Les zones traversées sont visuellement distinctes : forêts hantées, plages saturées de percussions, toundras métalliques. Chaque biome est un couloir élargi, ponctué de coffres, de combats scriptés et de puzzles simples. Ces énigmes reviennent régulièrement : aligner des notes sur une portée pour ouvrir une porte, pousser des blocs pour dégager un passage, activer des interrupteurs dans le bon ordre. Si elles apportent de la respiration, elles manquent de renouvellement et finissent par se répéter d’un biome à l’autre. La progression reste fluide mais sans éclats, les puzzles n’évoluant jamais au fil du jeu, ce qui peut donner une impression de routine.

Le joueur débloque rapidement le voyage rapide, nécessaire pour retourner améliorer ses riffs et acheter des mods. Mais ce système souffre de glitchs ponctuels : il peut arriver de se retrouver bloqué hors carte, contraint de relancer une sauvegarde précédente. Cette rigidité de l’exploration, associée à des environnements qui ne cachent ni raccourcis ni secrets majeurs, renforce l’impression d’un chemin balisé : on suit le flot jusqu’au prochain boss, sans surprise marquante.

Visuellement, Fretless frappe par son cohérent pixel art. Les animations de Rob et des ennemis sont expressives, les arrière-plans regorgent de détails sonores : fleurs qui tintent à chaque pas, cordes tendues au-dessus des gouffres. Chaque biome impose une palette de couleurs distincte, associée à une identité musicale : bleus froids et nappes synthétiques pour la toundra, oranges saturés et riffs saturés pour les volcans. On regrette seulement que certains ennemis recyclent des animations et des sons d’un biome à l’autre. Cette économie visuelle, compréhensible pour un studio indépendant, fragilise légèrement l’effet de découverte. Sur PC, Fretless tourne sans difficulté majeure, même sur des configurations modestes. Les temps de chargement sont courts, l’interface claire et adaptée à la manette comme au clavier.

Cependant, plusieurs bugs de progression peuvent agacer : le système de voyage rapide a tendance à bloquer le joueur hors carte dans de rares cas, obligeant à recharger une sauvegarde.
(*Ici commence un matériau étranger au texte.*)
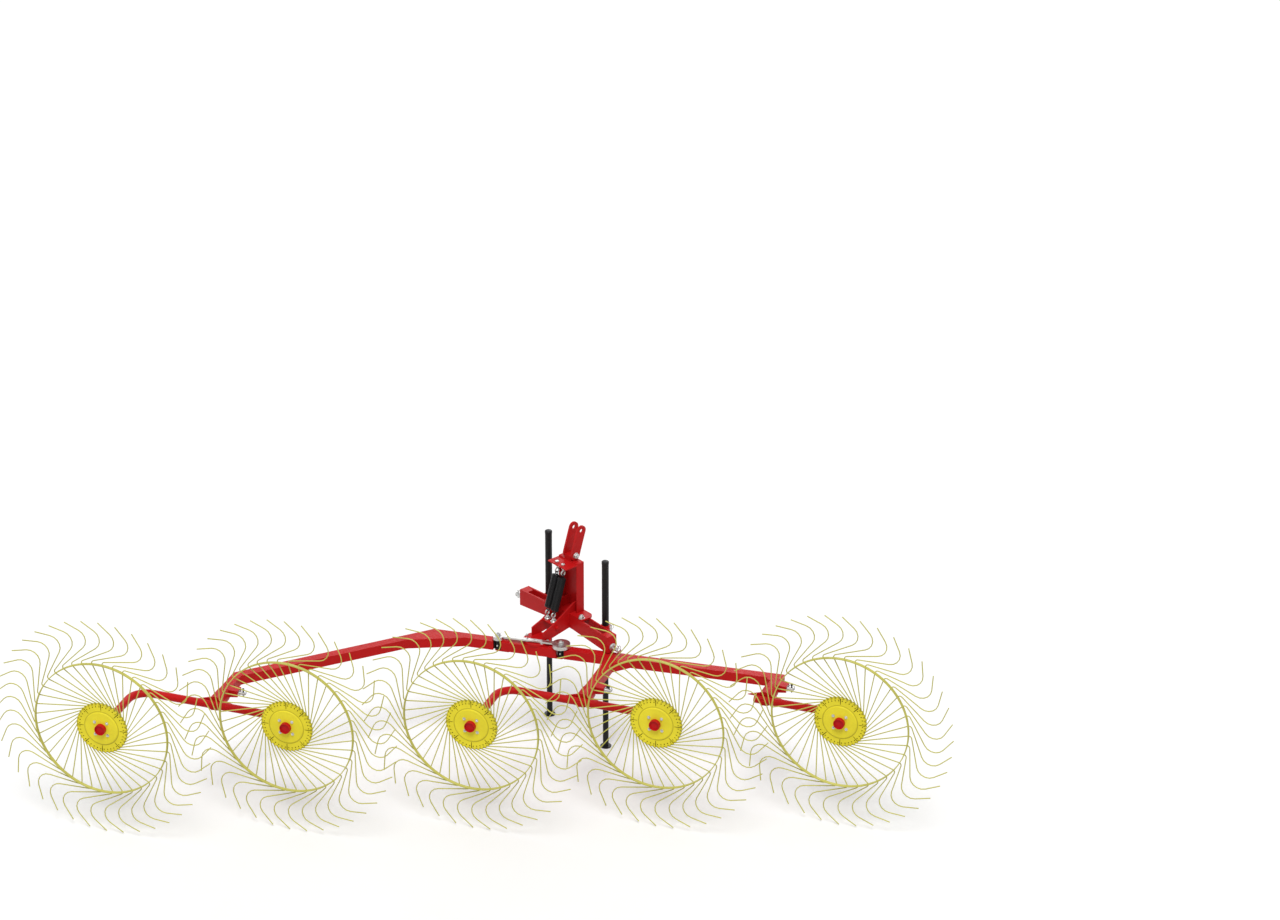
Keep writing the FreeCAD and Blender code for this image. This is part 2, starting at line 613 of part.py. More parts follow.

Quelques Crescendo se déclenchent sans audio, certains ennemis restent figés après une interruption. Des désynchronisations de son, des collisions approximatives, des dialogues qui se figent ou encore des icônes ennemies et textes pixelisés disparaissant par moments viennent également troubler la fluidité générale. Ces problèmes, bien que non bloquants, rappellent que le jeu aurait gagné à un mois de polish supplémentaire.

La direction sonore est un plaisir constant. La bande-son, composée par Rob Scallon et ses collaborateurs (Northlane, Davie504, Cult of Luna…), s’adapte dynamiquement au gameplay. Les Crescendo déclenchent des variations instrumentales ; les riffs appliquent des couches rythmiques supplémentaires. Cet enchevêtrement donne le sentiment de “jouer la musique du monde” plutôt que de simplement l’accompagner.

Une première partie demande 6 à 8 heures, selon le niveau de difficulté choisi. Le mode unique proposé est accessible mais exigeant ; certains combats se transforment en puzzles impitoyables lorsque la marge d’erreur se resserre. La rejouabilité repose principalement sur le changement d’instrument : refaire le jeu avec la basse ou le synthé modifie sensiblement l’approche des combats. Toutefois, l’absence de contenu post-crédit, de New Game+ ou de variantes majeures limite l’envie de replonger immédiatement. Les biomes, puzzles et boss restent identiques, et la linéarité de la progression se ressent dès le deuxième run.

Fretless – The Wrath of Riffson ne cherche pas à tout prix à plaire. Il préfère cultiver un équilibre précaire entre exigence tactique et plaisir immédiat. Sa contrainte – des riffs limités, des instruments aux identités marquées, un monde linéaire – crée autant de moments de tension brillante que de frustrations légitimes. La progression est cohérente, mais régulière et sans surprise majeure. Certains joueurs seront désarçonnés par l’absence de liberté narrative et la part d’aléatoire ; d’autres goûteront la rare cohérence entre esthétique, mécanique et son.

Ce n’est pas un jeu pour tous. Mais pour ceux qui acceptent d’entrer dans son rythme, Fretless propose une expérience à part : celle d’un RPG qui ne sépare jamais la musique de l’action, qui fait de chaque combat un morceau à jouer, de chaque carte un accord à placer au bon moment. Sa durée contenue, sa direction artistique et sonore impeccable, et son identité assumée en font un indispensable pour les amateurs de gameplay hybrides. On lui pardonnera alors ses bugs, sa linéarité et son manque de variété structurelle : Fretless sait ce qu’il veut être, et il l’est jusqu’au bout.